In particolare, il Tribunale ha evidenziato:
i) quanto al diniego apposto dall’amministratore alla richiesta di visionare la documentazione sociale ex 2476 c.c., il socio avrebbe dovuto esperire il rimedio di cui all’art. 2476 c. 2° c.c. e tale condotta non assume in ogni caso i connotati delle “gravi irregolarità”;
ii) quanto alle delibere assembleari contestate per omessa convocazione del socio e/o falsa attestazione della sua presenza, il socio avrebbe dovuto impugnarle nei termini di legge, mancando quindi il presupposto della residualità sotteso alla procedura di cui all’art. 2409 c.c. che non può essere utilizzata per supplire all’inerzia dei soci che non abbiano attivato le tutele previste dall’ordinamento;
iii) quanto alle contestazioni riguardanti presunte poste fittizie di bilancio, il socio avrebbe dovuto allegare e dimostrare la potenzialità del danno, essendo preclusa la possibilità di denunciare tutte le irregolarità informative per le quali non si riesca ad individuare un pregiudizio immediato e diretto al patrimonio della società; e
iv) quanto al compimento di operazioni in conflitto di interessi, il socio avrebbe dovuto individuarle in maniera più circostanziata dimostrandone il danno.

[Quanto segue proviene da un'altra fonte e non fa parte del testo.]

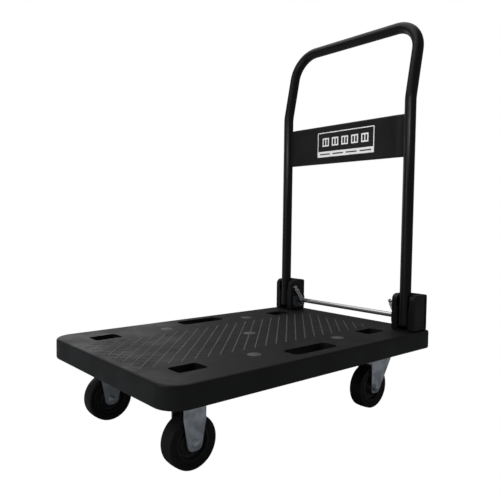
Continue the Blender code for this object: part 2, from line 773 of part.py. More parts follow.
def build_screw(name, side):
    """The screw that holds the channel's floor down, behind the shoe's sweep."""
    y = side * HANDLE_Y
    head_low = SEAT_BOTTOM + CHEEK_SHEET + TOUCH
    mesh = cylinder("screw", SCREW_HEAD, SCREW_HEAD_HEIGHT, "Z", 16)
    screw = place(f"seat_screw_{name}", mesh, (SCREW_X, y, head_low + SCREW_HEAD_HEIGHT / 2), ZINC)
    length = CHEEK_SHEET + 2 * TOUCH + SCREW_HEAD_HEIGHT / 2
    shank = cylinder("screw_shank", SCREW_RADIUS, length, "Z", 12)
    tool = cutter(f"join_screw_{name}", shank, (SCREW_X, y, SEAT_BOTTOM + length / 2))
    boolean(screw, tool, "UNION")


def build_hinges():
    for name, side in SIDES.items():
        slot = rod_slot(name, side)
        build_seat(name, side, slot)
        build_base(name, side, slot)
        build_pivot(name, side)
        build_guide(name, side, slot)
        build_spring(name, side)
        build_screw(name, side)
    empty = axis_empty("release_rod_axis", (ROD_X, 0, ROD_Z))
    rod = cylinder("release_rod", ROD_RADIUS, 2 * ROD_HALF, "Y", 20)
    rod = place("release_rod", rod, (ROD_X, 0, ROD_Z), CHROME, empty)
    bevel(rod, ROD_EDGE, 1)
    smooth(rod)


# ---------------------------------------------------------------- casters


def tyre_profile():
    """The tyre's closed section as (radius, height), down its outer side first."""
    half = TYRE_WIDTH / 2
    seat = RIM_WIDTH / 2
    inner = RIM_RADIUS + TOUCH
    outer_half = [
        (inner, seat),
        (inner + TYRE_FOOT, half),
        (WHEEL_RADIUS - TYRE_SHOULDER, half),
        (WHEEL_RADIUS - TYRE_CROWN, half - TYRE_SHOULDER),
        (WHEEL_RADIUS, half - 2 * TYRE_SHOULDER),
    ]
    return outer_half + [(radius, -height) for radius, height in reversed(outer_half)]


def rim_profile():
    """The rim's closed section: a broad band on a thin web with a tapered hub."""
    bore = AXLE_RADIUS + RUNNING
    web = RIM_WEB / 2
    outer_half = [
        (bore, HUB_WIDTH / 2),
        (HUB_RADIUS, HUB_WIDTH / 2),
        (HUB_RADIUS + web / 2, web),
        (RIM_RADIUS - RIM_BAND, web),
        (RIM_RADIUS - RIM_BAND, RIM_WIDTH / 2),
        (RIM_RADIUS, RIM_WIDTH / 2),
    ]
    return outer_half + [(radius, -height) for radius, height in reversed(outer_half)]


def build_wheel(name, x, y):
    axis = axis_empty(f"wheel_axis_{name}", (x, y, WHEEL_RADIUS))
    on_side = (math.pi / 2, 0, 0)
    at = (x, y, WHEEL_RADIUS)
    tyre = place(f"tyre_{name}", profile("tyre", tyre_profile(), True), at, RUBBER, axis, on_side)
    turned(tyre)
    rim = place(f"rim_{name}", profile("rim", rim_profile(), True), at, DARK_PLASTIC, axis, on_side)
    turned(rim)


def build_axle(name, x, y, side):
    """The bolt through the fork with its head outside, and its nut on the other leg."""
    gap = FORK_INSIDE + FORK_SHEET + TOUCH
    tail = AXLE_HEAD_HEIGHT + 2 * JOIN
    mesh = cylinder("axle", AXLE_RADIUS, 2 * gap + tail + JOIN, "Y", 20)
    middle = y - side * (tail - JOIN) / 2
    axle = place(f"axle_{name}", mesh, (x, middle, WHEEL_RADIUS), ZINC)
    head = cylinder("axle_head", AXLE_HEAD_RADIUS, AXLE_HEAD_HEIGHT, "Y", 6)
    at = (x, y + side * (gap + AXLE_HEAD_HEIGHT / 2), WHEEL_RADIUS)
    boolean(axle, cutter(f"join_axle_head_{name}", head, at), "UNION")
    nut = cylinder("axle_nut", AXLE_HEAD_RADIUS, AXLE_HEAD_HEIGHT, "Y", 6)
    at = (x, y - side * (gap + AXLE_HEAD_HEIGHT / 2), WHEEL_RADIUS)
    nut = place(f"axle_nut_{name}", nut, at, ZINC)
    bore = cylinder("axle_nut_bore", AXLE_RADIUS + TOUCH, 3 * AXLE_HEAD_HEIGHT, "Y", 20)
    boolean(nut, cutter(f"cut_axle_nut_{name}", bore, at))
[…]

Dalle allegazioni attoree non era dunque possibile rilevare un potenziale danno per la società, essendo piuttosto evincibile un danno al singolo socio.
A fronte di tali considerazioni, il Tribunale delle Imprese di Catanzaro ha quindi rigettato la domanda attorea, con condanna del socio al pagamento delle spese di lite in favore della società.